Zwischen Hoffnung und wahnsinnigen Sorgen
Ob die Ravensburg Razorbacks in diesem Jahr noch American Football spielen dürfen, ist offen
RAVENSBURG - Eigentlich würden sich die Ravensburg Razorbacks gerne unverstellt auf ihre ersten Auftritte in der German Football League 1 Süd freuen. Doch von Euphorie und Vorfreude ist beim Aufsteiger nicht viel zu merken. Die Corona-Krise verhindert mindestens den für Anfang Mai geplanten Saisonstart um mehrere Wochen. Die schlimmsten Befürchtungen gehen so weit, dass in diesem Jahr gar nicht mehr gespielt wird.
„Ich hoffe, dass es zu einer Saison kommt“, gibt sich Oliver Billstein kämpferisch. Der Sportliche Leiter will nicht glauben, dass es womöglich gar kein American Football mehr geben wird in diesem Sommer. Er sieht aber auch die vielen Fragezeichen, die zwischen der jetzigen Situation und einem Saisonstart stehen. Noch deutlicher als Billstein wird Thomas Prüß, Vorsitzender des TSB Ravensburg – zu dem die Footballabteilung der Razorbacks gehört. „Ich mache mir wahnsinnige Sorgen“, sagt Prüß. Er rechnet damit, dass die jetzige Situation – es herrscht ein vollständiges Sportverbot – noch zwei oder drei Monate anhalten könnte. Dann wäre das Jahr weit vorangeschritten und an eine reguläre Saison eigentlich nicht mehr zu denken.
„Es ist ganz schwer für uns, die aktuelle Situation festzumachen“, sagt Billstein. Schon den gerade angedachten Saisonstart Ende Mai hält er für nicht umsetzbar. Denn in BadenWürttemberg könnte bis Mitte Juni jeglicher Spielbetrieb untersagt werden. Den Bayern geht es nicht besser. Bayern? In Kempten sollte das erste Saisonspiel gegen die Allgäu Comets stattfinden – eine Partie, auf die alle hinfieberten, seit der Spielplan bekannt war. Doch inzwischen hat sich die Corona-Krise so weit verschärft, dass ganz andere Fragen im Raum stehen.

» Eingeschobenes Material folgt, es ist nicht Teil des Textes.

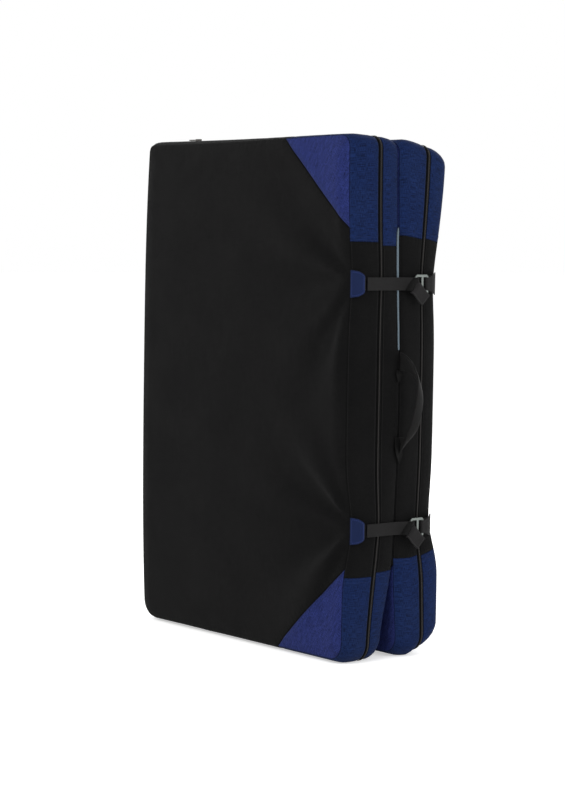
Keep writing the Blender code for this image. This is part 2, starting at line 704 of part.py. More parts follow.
def make_hinge_fabric(looks):
    """The strip that joins the two halves: it lies over both hinge walls and bends at the fold."""
    bm = bmesh.new()
    low = HINGE_FABRIC_END
    high = PAD_HEIGHT - HINGE_FABRIC_END
    rows = []
    for across_share in HINGE_SHARES:
        y = across_share * HINGE_FABRIC_WIDTH / 2
        row = []
        for step in range(HINGE_STEPS + 1):
            z = low + (high - low) * step / HINGE_STEPS
            side = FRONT if y < 0 else BACK
            wall = half_form(-PAD_WIDTH / 2, z, abs(y), side).x
            crest = min(wall, half_form(-PAD_WIDTH / 2, z, HINGE_FABRIC_WIDTH / 2, side).x)
            row.append(bm.verts.new((crest - HINGE_FABRIC_GAP, y, z)))
        rows.append(row)
    for before, after in zip(rows, rows[1:]):
        for step in range(HINGE_STEPS):
            bm.faces.new((before[step], before[step + 1], after[step + 1], after[step]))
    bm.normal_update()
    if sum(face.normal.x for face in bm.faces) < 0:
        bmesh.ops.reverse_faces(bm, faces=bm.faces)
    bm.normal_update()
    bmesh.ops.solidify(bm, geom=list(bm.faces), thickness=SKIN)
    make_object("hinge_fabric", bm, looks["black"])


def make_slider(side, looks):
    """Zip slider with its pull, parked on the top wall near the hinge end."""
    x = -PAD_WIDTH / 2 + ZIP_STOP_FROM_HINGE + SLIDER_LENGTH * 2
    depth = zip_centre(side)
    seat = half_form(x, PAD_HEIGHT, depth, side)
    around = [depth - ZIP_COIL_WIDTH / 2, depth, depth + ZIP_COIL_WIDTH / 2]
    seat.z = max(half_form(x, PAD_HEIGHT, place, side).z for place in around)
    lift = ZIP_COIL_RISE + SLIDER_CLEARANCE
    bm = bmesh.new()
    bmesh.ops.create_cube(bm, size=1.0)
    bmesh.ops.scale(bm, verts=bm.verts, vec=Vector((SLIDER_LENGTH, SLIDER_WIDTH, SLIDER_HEIGHT)))
    nose = [vert for vert in bm.verts if vert.co.x > 0]
    bmesh.ops.scale(bm, verts=nose, vec=Vector((1.0, SLIDER_NOSE_SHARE, 1.0)))
    tail_face = min(bm.faces, key=lambda face: face.calc_center_median().x)
    bmesh.ops.inset_individual(bm, faces=[tail_face], thickness=(SLIDER_HEIGHT - PULL_THICKNESS) / 2)
    pulled = bmesh.ops.extrude_face_region(bm, geom=[tail_face])
    moved = [item for item in pulled["geom"] if isinstance(item, bmesh.types.BMVert)]
    bmesh.ops.delete(bm, geom=[tail_face], context="FACES_ONLY")
    bmesh.ops.translate(bm, verts=moved, vec=Vector((-PULL_LENGTH, 0.0, 0.0)))
    bmesh.ops.bevel(bm, geom=list(bm.edges), offset=SLIDER_EDGE, segments=1, affect="EDGES",
                    profile=0.5, material=-1, offset_type="OFFSET")
    bmesh.ops.translate(bm, verts=bm.verts, vec=seat + Vector((0.0, 0.0, lift + SLIDER_HEIGHT / 2)))
    make_object(f"{half_name(side)}_zip_slider", bm, looks["metal"], smooth=False)


# Harness on the back face

def outermost_y(x, z, half_x, half_z):
    """How far out the back face stands anywhere under a small patch."""
    places = [(x + half_x * i, z + half_z * j) for i in (-1, 0, 1) for j in (-1, 0, 1)]
    return max(face_y(px, pz, BACK) for px, pz in places)


def make_shoulder_strap(name, x, looks):
    """Padded strap that lies on the back face: broad at the shoulder, narrow at the adjuster."""
    sections = []
    for share in SHOULDER_SHARES:
        z = SHOULDER_TOP_Z - SHOULDER_PAD_LENGTH * share
        end = ease(min(share, 1.0 - share) / SHOULDER_END_SHARE)
        half_width = (SHOULDER_END_WIDTH + (SHOULDER_PAD_WIDTH - SHOULDER_END_WIDTH) * end) / 2
        thickness = SHOULDER_PAD_THICKNESS * (SHOULDER_THIN_SHARE + (1.0 - SHOULDER_THIN_SHARE) * end)
        y = outermost_y(x, z, half_width * TOUCH_SHARE, SHOULDER_PAD_WIDTH / 2 * TOUCH_SHARE)
        y += HARNESS_STANDOFF + thickness / 2
        sections.append(((x, y, z), (half_width, 0.0, 0.0), (0.0, thickness / 2, 0.0)))
    loft(name, sections, looks["padding"])


def make_yoke(looks):
    """Anchor strip above the shoulder straps, sewn flat to the back face."""
    z = SHOULDER_TOP_Z + YOKE_HEIGHT / 2 + SEWN_GAP
    half = Vector((0.0, 0.0, YOKE_HEIGHT / 2))
    stations = []
    for share in YOKE_SHARES:
        x = share * YOKE_WIDTH / 2
        y = outermost_y(x, z, YOKE_WIDTH * REST_SHARE, YOKE_HEIGHT / 2)
        y += HARNESS_STANDOFF + YOKE_THICKNESS / 2
        stations.append(((x, y, z), half))
    band("harness_yoke", stations, YOKE_THICKNESS, looks["webbing"])


def adjuster_z():
    return SHOULDER_FOOT_Z - SEWN_GAP - ADJUSTER_LENGTH / 2


def make_adjuster(name, x, looks):
    """Ladder-lock: a plate with two slots that the lower webbing is threaded through."""
    z = adjuster_z()
    y = outermost_y(x, z, ADJUSTER_WIDTH / 2, ADJUSTER_LENGTH / 2)
    y += HARNESS_STANDOFF * 2 + WEBBING_THICKNESS + BAND_GAP + ADJUSTER_THICKNESS / 2
    outline = bpy.data.curves.new(name, "CURVE")
    outline.dimensions = "2D"
    outline.fill_mode = "BOTH"
    outline.extrude = ADJUSTER_THICKNESS / 2
    half_w = ADJUSTER_WIDTH / 2
    half_l = ADJUSTER_LENGTH / 2
    corner = ADJUSTER_CORNER
    plate = [(-half_w, -half_l), (half_w, -half_l), (half_w, half_l - corner), (half_w - corner, half_l),
             (-half_w + corner, half_l), (-half_w, half_l - corner)]
    slot_half = WEBBING / 2 + HOOK_SLOT_EASE
    loops = [plate]
    for middle in (-ADJUSTER_SLOT_SPACING / 2, ADJUSTER_SLOT_SPACING / 2):
        low = middle - ADJUSTER_SLOT / 2
        high = middle + ADJUSTER_SLOT / 2
        loops.append([(-slot_half, low), (-slot_half, high), (slot_half, high), (slot_half, low)])
    for points in loops:
        spline = outline.splines.new("POLY")
        spline.points.add(len(points) - 1)
        spline.use_cyclic_u = True
        for point, (across, upright) in zip(spline.points, points):
            point.co = (across, upright, 0.0, 1.0)
    flat = bpy.data.objects.new(name, outline)
    outline.materials.append(looks["plastic"])
    flat.location = (x, y, z)
    flat.rotation_euler = (math.radians(90.0), 0.0, 0.0)
    parts.objects.link(flat)


def make_lower_webbing(name, x, looks):
    """Webbing from the adjuster down to its anchor near the foot of the back face."""
    half = Vector((WEBBING / 2, 0.0, 0.0))
    high = adjuster_z() + ADJUSTER_LENGTH / 2
    stations = []
    for share in LOWER_WEB_SHARES:
        z = LOWER_ANCHOR_Z + (high - LOWER_ANCHOR_Z) * share
        y = outermost_y(x, z, WEBBING / 2, WEBBING) + HARNESS_STANDOFF + WEBBING_THICKNESS / 2
        stations.append(((x, y, z), half))
    band(name, stations, WEBBING_THICKNESS, looks["webbing"])


def belt_root_x():
    return BUCKLE_LENGTH + BELT_GAP + BELT_WING_LENGTH


def belt_rest_y(x):
    """Where the inner face of a belt wing lies on the back face."""
    face = outermost_y(x, BELT_Z, BELT_WING_LENGTH * REST_SHARE, BELT_HEIGHT / 2 * TOUCH_SHARE)
    return face + HARNESS_STANDOFF


def make_belt_wing(name, direction, looks):
    """Hip-belt wing: a tapered pad that reaches from its sewn root to its buckle half."""
    sections = []
    root = belt_root_x()
    for share in BELT_SHARES:
        x = direction * (root - BELT_WING_LENGTH * share)
        taper = ease(share)
        half_height = (BELT_HEIGHT + (BELT_END_HEIGHT - BELT_HEIGHT) * taper) / 2
        rounded = ease((share + BELT_END_SHARE) / (BELT_END_SHARE * 2))
        filled = BELT_ROOT_SHARE + (1.0 - BELT_ROOT_SHARE) * ease(share / BELT_END_SHARE)
        thickness = BELT_THICKNESS * (1.0 - taper * BELT_THIN_SHARE) * filled
        y = belt_rest_y(x) + thickness / 2
        sections.append(((x, y, BELT_Z), (0.0, 0.0, half_height * rounded), (0.0, thickness / 2, 0.0)))
    loft(name, sections, looks["padding"])


def make_buckle(name, direction, looks):
    """One half of the side-release buckle at a wing's tip."""
    start = BAND_GAP / 2
    sections = []
    y = outermost_y(0.0, BELT_Z, BUCKLE_LENGTH, BUCKLE_HEIGHT / 2)
    y += HARNESS_STANDOFF + BUCKLE_THICKNESS / 2
    for share, width_share, thick_share in BUCKLE_SHARES:
        x = direction * (start + (BUCKLE_LENGTH + BELT_GAP - BAND_GAP * 2) * share)
        sections.append(((x, y, BELT_Z), (0.0, 0.0, BUCKLE_HEIGHT / 2 * width_share),
                         (0.0, BUCKLE_THICKNESS / 2 * thick_share, 0.0)))
    loft(name, sections, looks["plastic"])


# Assembly

def make_looks():
    return {
        "black": finish("black_shell_fabric", 0.012, 0.012, 0.013, 0.8),
        "landing": finish("landing_fabric", 0.02, 0.02, 0.022, 0.85),
        "wall": finish("blue_wall_fabric", 0.012, 0.026, 0.108, 0.75),
        "patch": finish("blue_patch_fabric", 0.022, 0.027, 0.155, 0.75),
        "zip": finish("zip_tape", 0.015, 0.014, 0.013, 0.6),
        "webbing": finish("webbing", 0.013, 0.013, 0.014, 0.7),
        "trim": finish("edge_trim", 0.11, 0.14, 0.19, 0.7),
        "padding": finish("strap_padding", 0.014, 0.014, 0.015, 0.85),
        "metal": finish("hook_aluminium", 0.3, 0.32, 0.31, 0.4, 1.0),
        "plastic": finish("buckle_plastic", 0.02, 0.02, 0.02, 0.45),
        "foam_firm": finish("closed_cell_foam", 0.25, 0.26, 0.28, 0.9),
        "foam_soft": finish("open_cell_foam", 0.75, 0.72, 0.6, 0.95),
    }


def joint_axes():
    """Names of the moving pieces on each joint axis, and a point on that axis."""
    hinge_x = -PAD_WIDTH / 2 - WALL_CROWN - HINGE_CLEARANCE
    swung = ("back_", "upper_loop_tab", "lower_loop_tab", "harness_", "shoulder_", "adjuster_",
             "lower_webbing_", "belt_", "buckle_")
    axes = {"main_fold_axis": ((hinge_x, 0.0, 0.0), swung)}
    for label, z in (("upper", UPPER_STRAP_Z), ("lower", LOWER_STRAP_Z)):
        seam_y = half_form(PAD_WIDTH / 2, z, HALF_THICKNESS, FRONT).y
        y = seam_y + TAB_THICKNESS + WEB_UNDER_TAB
        point = (taut_x(z, STRAP_STANDOFF), y, z)
        axes[f"{label}_strap_axis"] = (point, (f"{label}_strap", f"{label}_hook"))
    axes["handle_axis"] = ((handle_seat_x(HANDLE_MIDDLE_Z), 0.0, HANDLE_MIDDLE_Z), ("carry_handle",))
    for label, direction in (("left", -1), ("right", 1)):
        root = direction * belt_root_x()
        point = (root, belt_rest_y(root), BELT_Z)
        axes[f"belt_{label}_axis"] = (point, (f"belt_wing_{label}", f"buckle_{label}"))
    return axes


def set_on_axes():
    """Hangs every piece on an empty at its joint axis and stands the whole pad centred on the origin."""
    bpy.context.view_layer.update()
    graph = bpy.context.evaluated_depsgraph_get()
    corners = []
    for item in parts.objects:
        shape = item.evaluated_get(graph)
        corners += [item.matrix_world @ vert.co for vert in shape.to_mesh().vertices]
        shape.to_mesh_clear()
    middle = Vector(((min(c.x for c in corners) + max(c.x for c in corners)) / 2,
                     (min(c.y for c in corners) + max(c.y for c in corners)) / 2, 0.0))
    pieces = list(parts.objects)
    root = bpy.data.objects.new("crash_pad_root", None)
    parts.objects.link(root)
    empties = {}
    for name, (point, prefixes) in joint_axes().items():
        empty = bpy.data.objects.new(name, None)
        parts.objects.link(empty)
        empty.location = point
        empty.parent = root
        empties[empty] = prefixes
    for piece in pieces:
        carrier = root
        for empty, prefixes in empties.items():
            if piece.name.startswith(prefixes) and not piece.name.endswith("strap_tab"):
                carrier = empty
        piece.parent = carrier
        piece.location = Vector(piece.location) - Vector(carrier.location)
    root.location = -middle


def build():
    clear_scene()
    looks = make_looks()
    for side in (FRONT, BACK):
        make_half(side, looks)
        make_slider(side, looks)
    make_trim(looks)
    make_hinge_fabric(looks)
    for label, z in (("upper", UPPER_STRAP_Z), ("lower", LOWER_STRAP_Z)):
        make_closure(label, z, looks)
        make_loop_tab(f"{label}_loop_tab", z, looks)
    make_handle(looks)
    make_yoke(looks)
    for label, direction in (("left", -1.0), ("right", 1.0)):
        x = direction * SHOULDER_SPACING / 2
        make_shoulder_strap(f"shoulder_strap_{label}", x, looks)
        make_adjuster(f"adjuster_{label}", x, looks)
        make_lower_webbing(f"lower_webbing_{label}", x, looks)
        make_belt_wing(f"belt_wing_{label}", direction, looks)
        make_buckle(f"buckle_{label}", direction, looks)
    set_on_axes()


build()
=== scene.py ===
import bpy
import bmesh
import math
from mathutils import Matrix, Vector, noise
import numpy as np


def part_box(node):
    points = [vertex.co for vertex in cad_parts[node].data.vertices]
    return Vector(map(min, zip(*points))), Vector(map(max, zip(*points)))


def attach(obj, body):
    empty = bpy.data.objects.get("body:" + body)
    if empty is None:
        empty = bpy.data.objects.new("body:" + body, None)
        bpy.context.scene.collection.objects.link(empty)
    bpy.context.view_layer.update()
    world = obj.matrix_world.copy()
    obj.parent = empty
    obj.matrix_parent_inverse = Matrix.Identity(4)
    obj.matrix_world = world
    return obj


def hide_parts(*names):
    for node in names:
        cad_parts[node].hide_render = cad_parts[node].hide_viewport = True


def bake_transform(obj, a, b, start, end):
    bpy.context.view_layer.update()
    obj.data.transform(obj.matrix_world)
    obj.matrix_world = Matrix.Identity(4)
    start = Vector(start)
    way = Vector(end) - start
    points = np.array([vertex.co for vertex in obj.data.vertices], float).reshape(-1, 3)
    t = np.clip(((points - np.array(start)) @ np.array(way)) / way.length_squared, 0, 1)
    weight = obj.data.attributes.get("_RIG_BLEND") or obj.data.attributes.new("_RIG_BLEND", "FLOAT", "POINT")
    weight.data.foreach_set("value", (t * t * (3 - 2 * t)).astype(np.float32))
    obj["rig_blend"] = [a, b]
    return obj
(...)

Für den Sportlichen Leiter Billstein lautet eine zentrale: Welche Spieler wird er noch zur Verfügung haben, wenn doch noch eine Saison zustande kommen sollte? Denn die so wichtigen Importspieler sind gerade alle in den USA, um dort abzuwarten. Auch Quarterback Garrett Dellechiaie ist heim zu seiner Familie geflogen. Da diese Jungs aber auch auf das Gehalt durch ihr Engagement in der GFL vertraut hatten, könnte es jetzt sein, dass der eine oder andere sich nach einer alternativen Einnahmequelle umsieht – und sie findet. Ein Wechsel nach Ravensburg würde sich dann womöglich zerschlagen. „Das ist rechtlich möglich“, sagt Billstein. Die Verträge würden erst mit Saisonstart gültig.
Außerdem haben die Razorbacks sehr frühzeitig mit den anderen Importspielern Kontakt aufgenommen und mit ihnen den Verbleib im jeweiligen Heimatland geregelt. Soweit noch möglich war, wurden Flüge storniert, um Kosten einsparen zu können. „Alle Spieler hatten für unser Vorgehen Verständnis“, sagt Billstein. Zudem stimmten die angestellten Trainer laut Pressemitteilung einer Kurzarbeiterregelung zu. Wie alle Vereine der GFL unternehmen auch die Razorbacks alles, um nicht in finanzielle Schieflage zu geraten.
Auf den hauptamtlichen Cheftrainer Sebastian Fandert können die Razorbacks weiter vertrauen. Da ist nicht zuletzt Billstein sehr froh. Denn er konzentriert sich nach seinem großen Erfolg als Trainer der Aufstiegsmannschaft wieder ganz auf die Aufgabe als Sportlicher Leiter, weil sich das mit seiner Rolle als voll berufstätiger Familienvater besser vereinbaren lässt. „Super gut“gehe es ihm mit dem Zuständigkeitsbereich, den er schon innehatte, bevor er kurz vor Beginn der vergangenen Saison einsprang und die Razorbacks zur Meisterschaft führte.
Jetzt die Ravensburger Footballer in der ersten Liga zu begleiten, das Ziel Klassenerhalt anzupeilen – nichts würde Billstein gerade lieber machen. So aber muss er hoffen – auf die historische erste Saison der Ravensburg Razorbacks in der GFL Süd.